== DATA FOR THIS TASK ==
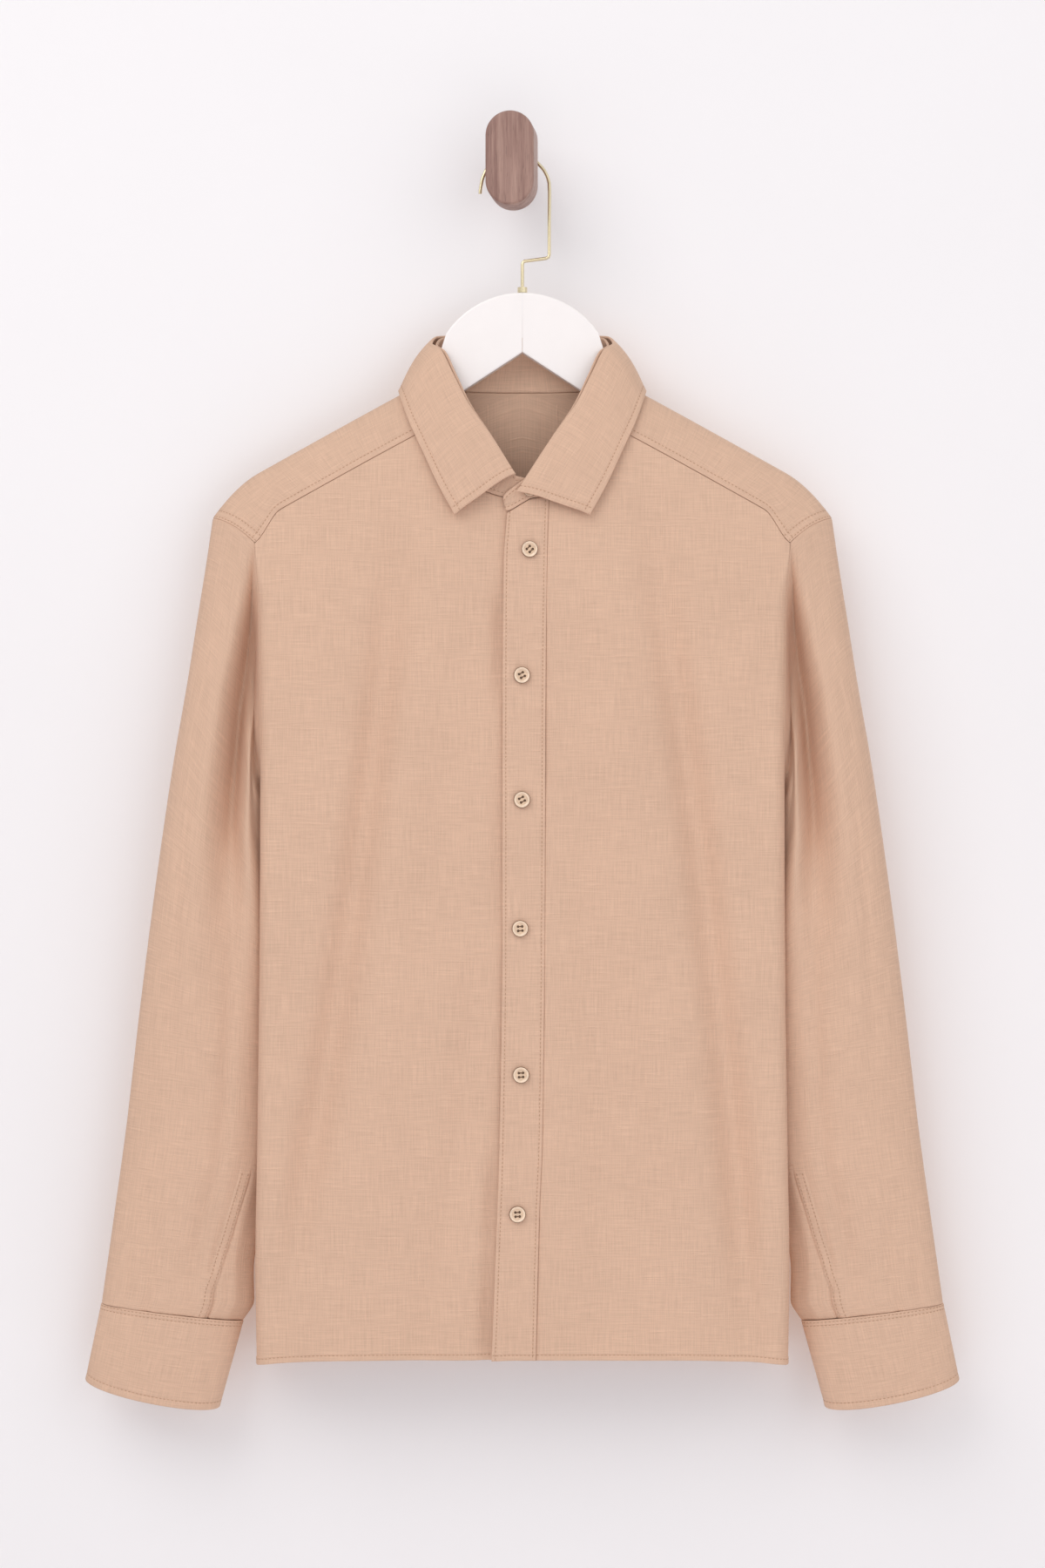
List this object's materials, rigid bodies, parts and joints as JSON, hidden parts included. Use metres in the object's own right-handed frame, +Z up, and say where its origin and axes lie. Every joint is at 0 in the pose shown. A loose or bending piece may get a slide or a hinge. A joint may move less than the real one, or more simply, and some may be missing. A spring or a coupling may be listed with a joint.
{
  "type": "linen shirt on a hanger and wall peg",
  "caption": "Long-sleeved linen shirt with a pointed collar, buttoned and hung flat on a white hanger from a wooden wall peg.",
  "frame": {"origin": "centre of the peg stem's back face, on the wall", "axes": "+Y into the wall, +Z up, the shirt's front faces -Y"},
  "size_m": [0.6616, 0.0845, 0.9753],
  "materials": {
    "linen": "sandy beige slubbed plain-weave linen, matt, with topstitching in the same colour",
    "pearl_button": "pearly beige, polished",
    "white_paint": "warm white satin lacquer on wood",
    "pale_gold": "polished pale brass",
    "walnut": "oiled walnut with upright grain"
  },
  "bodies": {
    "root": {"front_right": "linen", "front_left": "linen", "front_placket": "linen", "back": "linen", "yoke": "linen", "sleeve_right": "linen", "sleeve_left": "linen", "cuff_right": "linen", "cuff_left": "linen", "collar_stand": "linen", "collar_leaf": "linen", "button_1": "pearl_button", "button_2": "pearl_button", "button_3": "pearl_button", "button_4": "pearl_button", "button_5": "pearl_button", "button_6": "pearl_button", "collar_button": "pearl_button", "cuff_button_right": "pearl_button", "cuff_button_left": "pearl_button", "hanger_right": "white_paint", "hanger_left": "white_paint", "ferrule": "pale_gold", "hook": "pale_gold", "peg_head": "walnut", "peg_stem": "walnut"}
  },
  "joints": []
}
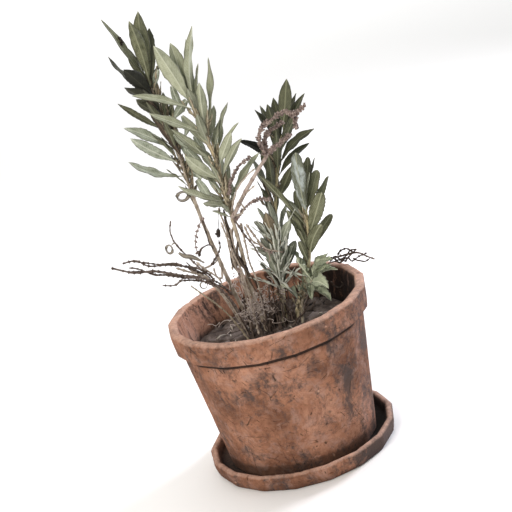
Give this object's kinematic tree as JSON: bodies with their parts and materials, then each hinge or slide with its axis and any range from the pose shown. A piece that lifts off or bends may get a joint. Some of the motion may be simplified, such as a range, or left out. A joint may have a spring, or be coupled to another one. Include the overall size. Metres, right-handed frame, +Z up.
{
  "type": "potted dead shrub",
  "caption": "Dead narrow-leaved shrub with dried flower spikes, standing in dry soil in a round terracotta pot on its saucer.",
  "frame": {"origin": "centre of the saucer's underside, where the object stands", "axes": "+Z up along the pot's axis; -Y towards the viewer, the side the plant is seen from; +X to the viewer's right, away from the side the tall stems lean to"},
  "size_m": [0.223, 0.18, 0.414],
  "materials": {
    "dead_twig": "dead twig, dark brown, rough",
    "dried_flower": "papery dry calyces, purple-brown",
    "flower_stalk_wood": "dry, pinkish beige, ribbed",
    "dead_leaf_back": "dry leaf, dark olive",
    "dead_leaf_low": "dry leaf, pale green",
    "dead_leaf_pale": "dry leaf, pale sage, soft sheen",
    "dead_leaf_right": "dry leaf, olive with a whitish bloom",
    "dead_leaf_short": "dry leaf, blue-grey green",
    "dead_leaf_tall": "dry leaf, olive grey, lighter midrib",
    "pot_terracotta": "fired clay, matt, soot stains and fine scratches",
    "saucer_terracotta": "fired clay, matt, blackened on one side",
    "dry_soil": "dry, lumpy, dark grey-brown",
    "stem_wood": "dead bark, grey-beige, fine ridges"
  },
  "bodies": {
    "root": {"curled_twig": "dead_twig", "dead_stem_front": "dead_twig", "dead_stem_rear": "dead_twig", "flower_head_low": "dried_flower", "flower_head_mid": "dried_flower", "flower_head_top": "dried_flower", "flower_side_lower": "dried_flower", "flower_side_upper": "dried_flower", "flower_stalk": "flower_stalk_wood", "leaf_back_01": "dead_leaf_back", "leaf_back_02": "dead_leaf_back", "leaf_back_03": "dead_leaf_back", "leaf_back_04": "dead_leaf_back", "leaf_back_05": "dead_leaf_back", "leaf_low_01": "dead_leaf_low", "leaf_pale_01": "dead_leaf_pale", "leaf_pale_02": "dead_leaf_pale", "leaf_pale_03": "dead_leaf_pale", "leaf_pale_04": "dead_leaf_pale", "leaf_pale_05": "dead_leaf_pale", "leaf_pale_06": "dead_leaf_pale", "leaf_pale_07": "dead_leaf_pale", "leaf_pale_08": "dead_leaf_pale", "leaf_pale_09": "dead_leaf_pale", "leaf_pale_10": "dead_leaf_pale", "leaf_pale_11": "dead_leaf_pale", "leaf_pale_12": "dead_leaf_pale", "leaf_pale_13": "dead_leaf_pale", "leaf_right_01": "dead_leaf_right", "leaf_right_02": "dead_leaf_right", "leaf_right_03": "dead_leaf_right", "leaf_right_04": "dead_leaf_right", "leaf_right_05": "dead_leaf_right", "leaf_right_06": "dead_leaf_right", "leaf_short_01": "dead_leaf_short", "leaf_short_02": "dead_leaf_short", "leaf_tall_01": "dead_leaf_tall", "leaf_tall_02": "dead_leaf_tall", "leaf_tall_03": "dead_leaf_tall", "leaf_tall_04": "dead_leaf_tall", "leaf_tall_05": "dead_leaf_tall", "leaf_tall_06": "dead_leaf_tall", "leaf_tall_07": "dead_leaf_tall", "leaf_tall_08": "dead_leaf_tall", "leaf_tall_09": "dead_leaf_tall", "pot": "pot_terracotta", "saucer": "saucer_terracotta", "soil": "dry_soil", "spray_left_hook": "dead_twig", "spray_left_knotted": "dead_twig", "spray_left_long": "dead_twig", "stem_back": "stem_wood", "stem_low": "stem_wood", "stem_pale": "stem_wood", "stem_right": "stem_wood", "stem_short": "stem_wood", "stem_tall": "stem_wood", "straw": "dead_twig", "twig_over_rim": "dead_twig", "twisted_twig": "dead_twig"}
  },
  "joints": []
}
===
| WHAT TO WORK ON |
Give the listing again, word for word.

| SOLUTION |
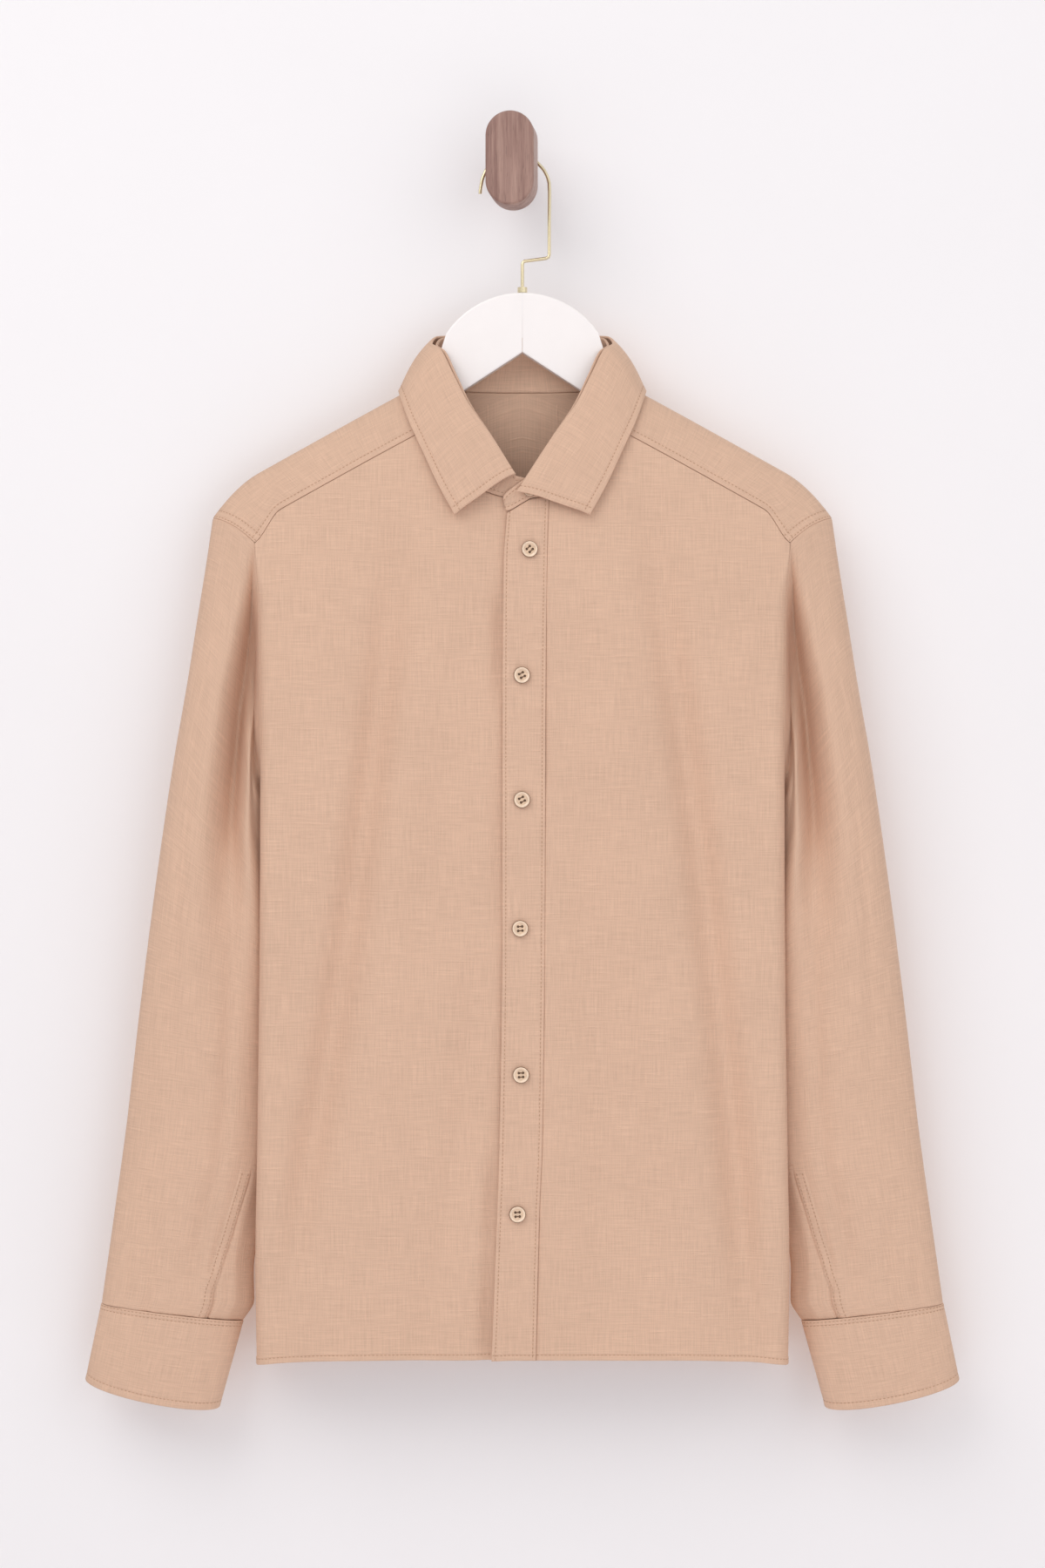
List this object's materials, rigid bodies, parts and joints as JSON, hidden parts included. Use metres in the object's own right-handed frame, +Z up, and say where its origin and axes lie. Every joint is at 0 in the pose shown. A loose or bending piece may get a slide or a hinge. A joint may move less than the real one, or more simply, and some may be missing. A spring or a coupling may be listed with a joint.
{
  "type": "linen shirt on a hanger and wall peg",
  "caption": "Long-sleeved linen shirt with a pointed collar, buttoned and hung flat on a white hanger from a wooden wall peg.",
  "frame": {"origin": "centre of the peg stem's back face, on the wall", "axes": "+Y into the wall, +Z up, the shirt's front faces -Y"},
  "size_m": [0.6616, 0.0845, 0.9753],
  "materials": {
    "linen": "sandy beige slubbed plain-weave linen, matt, with topstitching in the same colour",
    "pearl_button": "pearly beige, polished",
    "white_paint": "warm white satin lacquer on wood",
    "pale_gold": "polished pale brass",
    "walnut": "oiled walnut with upright grain"
  },
  "bodies": {
    "root": {"front_right": "linen", "front_left": "linen", "front_placket": "linen", "back": "linen", "yoke": "linen", "sleeve_right": "linen", "sleeve_left": "linen", "cuff_right": "linen", "cuff_left": "linen", "collar_stand": "linen", "collar_leaf": "linen", "button_1": "pearl_button", "button_2": "pearl_button", "button_3": "pearl_button", "button_4": "pearl_button", "button_5": "pearl_button", "button_6": "pearl_button", "collar_button": "pearl_button", "cuff_button_right": "pearl_button", "cuff_button_left": "pearl_button", "hanger_right": "white_paint", "hanger_left": "white_paint", "ferrule": "pale_gold", "hook": "pale_gold", "peg_head": "walnut", "peg_stem": "walnut"}
  },
  "joints": []
}
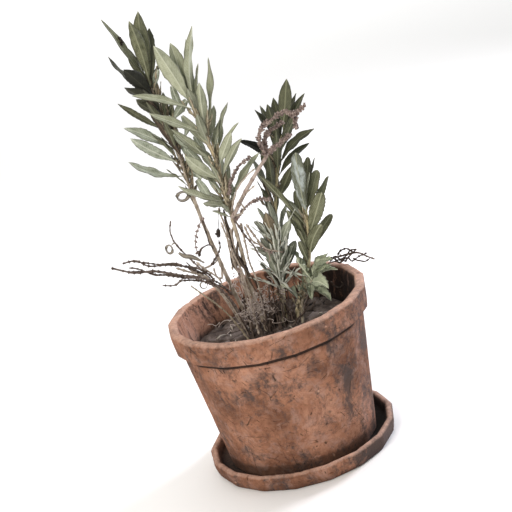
Give this object's kinematic tree as JSON: bodies with their parts and materials, then each hinge or slide with its axis and any range from the pose shown. A piece that lifts off or bends may get a joint. Some of the motion may be simplified, such as a range, or left out. A joint may have a spring, or be coupled to another one. Include the overall size. Metres, right-handed frame, +Z up.
{
  "type": "potted dead shrub",
  "caption": "Dead narrow-leaved shrub with dried flower spikes, standing in dry soil in a round terracotta pot on its saucer.",
  "frame": {"origin": "centre of the saucer's underside, where the object stands", "axes": "+Z up along the pot's axis; -Y towards the viewer, the side the plant is seen from; +X to the viewer's right, away from the side the tall stems lean to"},
  "size_m": [0.223, 0.18, 0.414],
  "materials": {
    "dead_twig": "dead twig, dark brown, rough",
    "dried_flower": "papery dry calyces, purple-brown",
    "flower_stalk_wood": "dry, pinkish beige, ribbed",
    "dead_leaf_back": "dry leaf, dark olive",
    "dead_leaf_low": "dry leaf, pale green",
    "dead_leaf_pale": "dry leaf, pale sage, soft sheen",
    "dead_leaf_right": "dry leaf, olive with a whitish bloom",
    "dead_leaf_short": "dry leaf, blue-grey green",
    "dead_leaf_tall": "dry leaf, olive grey, lighter midrib",
    "pot_terracotta": "fired clay, matt, soot stains and fine scratches",
    "saucer_terracotta": "fired clay, matt, blackened on one side",
    "dry_soil": "dry, lumpy, dark grey-brown",
    "stem_wood": "dead bark, grey-beige, fine ridges"
  },
  "bodies": {
    "root": {"curled_twig": "dead_twig", "dead_stem_front": "dead_twig", "dead_stem_rear": "dead_twig", "flower_head_low": "dried_flower", "flower_head_mid": "dried_flower", "flower_head_top": "dried_flower", "flower_side_lower": "dried_flower", "flower_side_upper": "dried_flower", "flower_stalk": "flower_stalk_wood", "leaf_back_01": "dead_leaf_back", "leaf_back_02": "dead_leaf_back", "leaf_back_03": "dead_leaf_back", "leaf_back_04": "dead_leaf_back", "leaf_back_05": "dead_leaf_back", "leaf_low_01": "dead_leaf_low", "leaf_pale_01": "dead_leaf_pale", "leaf_pale_02": "dead_leaf_pale", "leaf_pale_03": "dead_leaf_pale", "leaf_pale_04": "dead_leaf_pale", "leaf_pale_05": "dead_leaf_pale", "leaf_pale_06": "dead_leaf_pale", "leaf_pale_07": "dead_leaf_pale", "leaf_pale_08": "dead_leaf_pale", "leaf_pale_09": "dead_leaf_pale", "leaf_pale_10": "dead_leaf_pale", "leaf_pale_11": "dead_leaf_pale", "leaf_pale_12": "dead_leaf_pale", "leaf_pale_13": "dead_leaf_pale", "leaf_right_01": "dead_leaf_right", "leaf_right_02": "dead_leaf_right", "leaf_right_03": "dead_leaf_right", "leaf_right_04": "dead_leaf_right", "leaf_right_05": "dead_leaf_right", "leaf_right_06": "dead_leaf_right", "leaf_short_01": "dead_leaf_short", "leaf_short_02": "dead_leaf_short", "leaf_tall_01": "dead_leaf_tall", "leaf_tall_02": "dead_leaf_tall", "leaf_tall_03": "dead_leaf_tall", "leaf_tall_04": "dead_leaf_tall", "leaf_tall_05": "dead_leaf_tall", "leaf_tall_06": "dead_leaf_tall", "leaf_tall_07": "dead_leaf_tall", "leaf_tall_08": "dead_leaf_tall", "leaf_tall_09": "dead_leaf_tall", "pot": "pot_terracotta", "saucer": "saucer_terracotta", "soil": "dry_soil", "spray_left_hook": "dead_twig", "spray_left_knotted": "dead_twig", "spray_left_long": "dead_twig", "stem_back": "stem_wood", "stem_low": "stem_wood", "stem_pale": "stem_wood", "stem_right": "stem_wood", "stem_short": "stem_wood", "stem_tall": "stem_wood", "straw": "dead_twig", "twig_over_rim": "dead_twig", "twisted_twig": "dead_twig"}
  },
  "joints": []
}